A neckline is a line drawn by connecting the two highs between the shoulders and the head as shown in the image. It acts as the market’s resistance here.
An inverse head and shoulder pattern is confirmed when the price moves above the neckline and it keeps getting higher. The price then breaks above the neckline and signals a bullish reversal.
Can Inverse Head and Shoulders Patterns forecast market trends?
No, an inverse head and shoulders pattern does not forecast market trends. An inverse head and shoulders pattern can only indicate trend reversals from downward to upward and provide valuable insights into trends.
What are some common mistakes Traders do when trading an Inverse Head and Shoulders Pattern?
Trading in the financial market is a challenging process and traders can make mistakes. There are 3 common mistakes made by traders while trading an inverse head and shoulder pattern.
- Managing Risks: Some traders do not set up stop loss orders. A stop loss is a type of order that investors or traders use to limit their potential losses in the stock market. This helps traders avoid larger losses if the price of the security continues to drop.

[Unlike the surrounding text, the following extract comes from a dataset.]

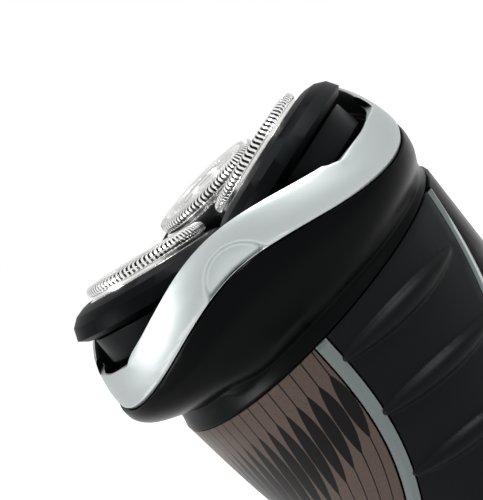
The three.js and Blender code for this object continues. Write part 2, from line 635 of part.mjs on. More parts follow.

- Long entry: The traders should start trading only after the completion of an inverse head and shoulder pattern. It is important that the traders observe the volume and factors like market resistance, upward price movement before entering the market.
- Technical indicators: Traders should use technical indicators and confirm the pattern before investing. Confirmation from indicators like Exponential Moving Average (EMA), Fibonacci Retracement is an important factor.
These are the 3 common mistakes made by traders while trading an inverse head and shoulder pattern. Recognizing these mistakes will help the traders take informed decisions and avoid losses. Focusing on risk management is a vital step as it helps the traders minimise the adverse effects of loss.